Reproduce exactly the opening lines of the listing, stopping after the line that contains "return along_y(edge, bracket_x, bracket_z)" and including it.

--- start DATA ---

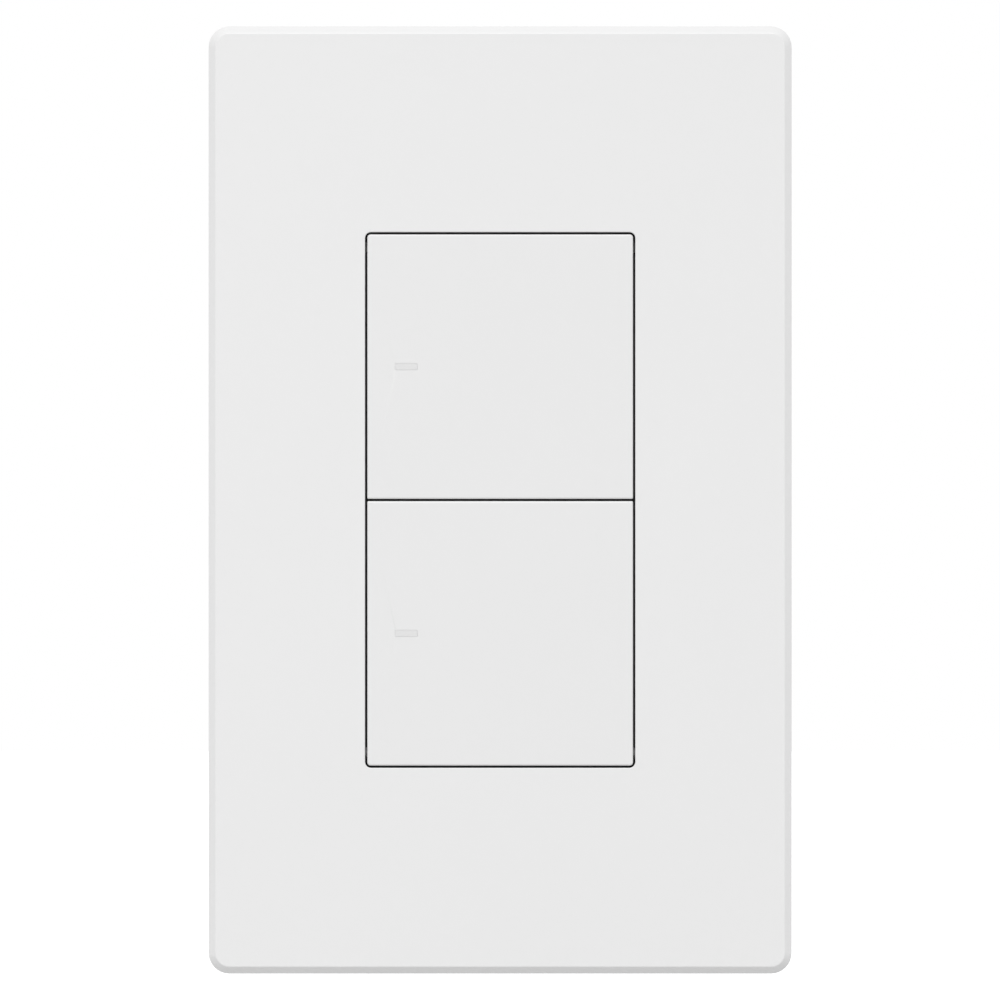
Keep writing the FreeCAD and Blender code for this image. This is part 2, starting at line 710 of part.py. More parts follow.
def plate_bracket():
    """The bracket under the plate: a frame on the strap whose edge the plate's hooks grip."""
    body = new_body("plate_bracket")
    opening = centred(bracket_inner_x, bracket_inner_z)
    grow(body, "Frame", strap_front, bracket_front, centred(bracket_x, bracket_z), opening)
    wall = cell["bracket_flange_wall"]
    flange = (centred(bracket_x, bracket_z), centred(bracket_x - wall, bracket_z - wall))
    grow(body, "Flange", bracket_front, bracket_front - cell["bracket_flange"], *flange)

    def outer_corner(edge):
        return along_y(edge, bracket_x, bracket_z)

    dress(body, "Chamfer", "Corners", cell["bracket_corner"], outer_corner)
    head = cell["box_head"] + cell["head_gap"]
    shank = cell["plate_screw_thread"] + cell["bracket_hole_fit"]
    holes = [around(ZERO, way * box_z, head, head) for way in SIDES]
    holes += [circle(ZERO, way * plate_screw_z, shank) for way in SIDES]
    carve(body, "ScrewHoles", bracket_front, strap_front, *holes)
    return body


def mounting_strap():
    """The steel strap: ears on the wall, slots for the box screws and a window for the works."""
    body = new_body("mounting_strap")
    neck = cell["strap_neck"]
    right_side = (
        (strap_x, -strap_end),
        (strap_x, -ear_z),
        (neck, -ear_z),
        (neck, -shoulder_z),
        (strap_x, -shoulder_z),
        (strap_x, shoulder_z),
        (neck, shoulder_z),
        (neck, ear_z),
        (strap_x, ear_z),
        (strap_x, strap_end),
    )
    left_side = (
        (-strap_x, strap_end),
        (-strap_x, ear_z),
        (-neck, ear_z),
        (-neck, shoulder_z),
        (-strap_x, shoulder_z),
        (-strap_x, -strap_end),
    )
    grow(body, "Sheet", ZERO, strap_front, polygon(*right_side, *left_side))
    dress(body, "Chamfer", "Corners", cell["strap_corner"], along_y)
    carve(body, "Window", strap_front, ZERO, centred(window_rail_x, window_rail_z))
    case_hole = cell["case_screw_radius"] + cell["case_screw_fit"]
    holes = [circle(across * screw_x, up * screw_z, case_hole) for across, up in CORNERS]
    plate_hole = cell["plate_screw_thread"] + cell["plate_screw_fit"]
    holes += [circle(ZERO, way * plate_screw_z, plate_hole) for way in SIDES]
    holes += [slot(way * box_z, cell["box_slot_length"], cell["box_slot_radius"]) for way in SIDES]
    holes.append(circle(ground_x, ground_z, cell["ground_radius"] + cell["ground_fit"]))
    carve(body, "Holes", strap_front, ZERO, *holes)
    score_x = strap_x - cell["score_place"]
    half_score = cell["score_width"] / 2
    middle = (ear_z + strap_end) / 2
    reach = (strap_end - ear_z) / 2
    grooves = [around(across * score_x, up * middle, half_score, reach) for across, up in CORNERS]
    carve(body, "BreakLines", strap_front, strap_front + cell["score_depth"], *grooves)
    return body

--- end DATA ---

# [WORKED SOLUTION]
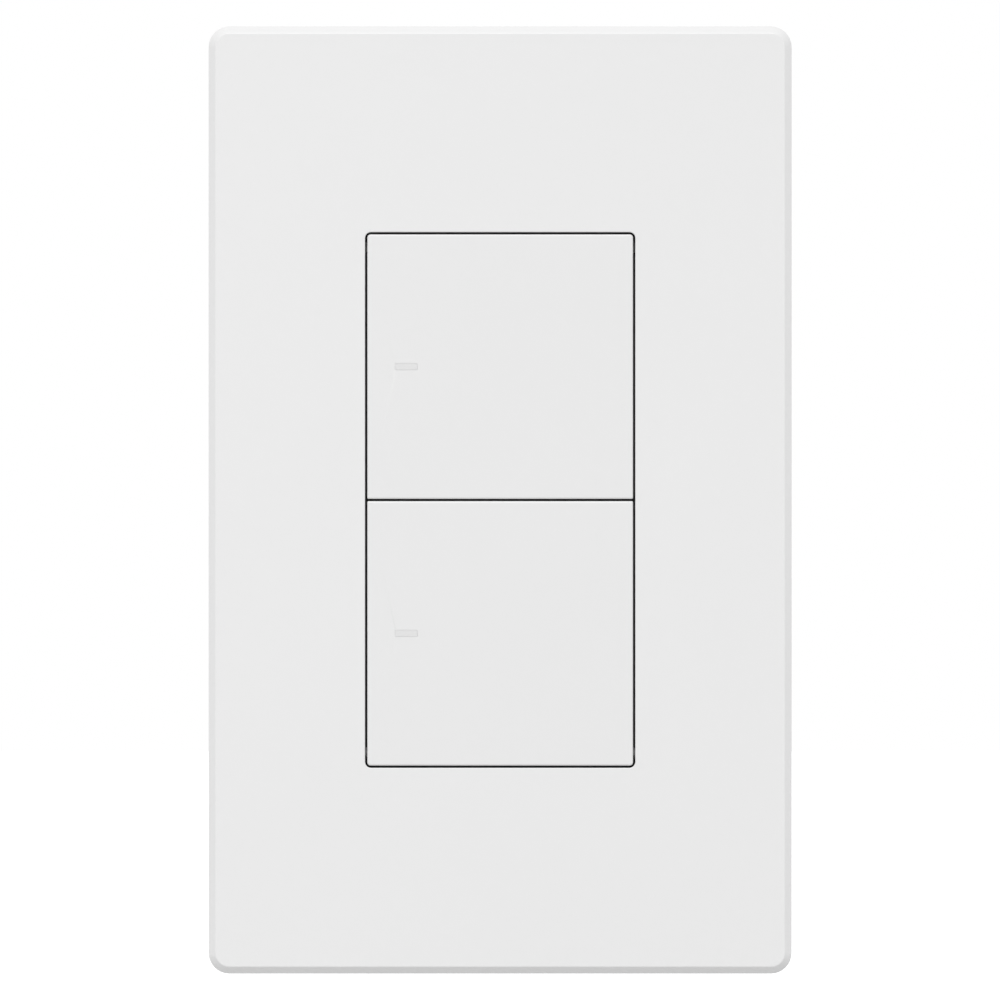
Keep writing the FreeCAD and Blender code for this image. This is part 2, starting at line 710 of part.py. More parts follow.
def plate_bracket():
    """The bracket under the plate: a frame on the strap whose edge the plate's hooks grip."""
    body = new_body("plate_bracket")
    opening = centred(bracket_inner_x, bracket_inner_z)
    grow(body, "Frame", strap_front, bracket_front, centred(bracket_x, bracket_z), opening)
    wall = cell["bracket_flange_wall"]
    flange = (centred(bracket_x, bracket_z), centred(bracket_x - wall, bracket_z - wall))
    grow(body, "Flange", bracket_front, bracket_front - cell["bracket_flange"], *flange)

    def outer_corner(edge):
        return along_y(edge, bracket_x, bracket_z)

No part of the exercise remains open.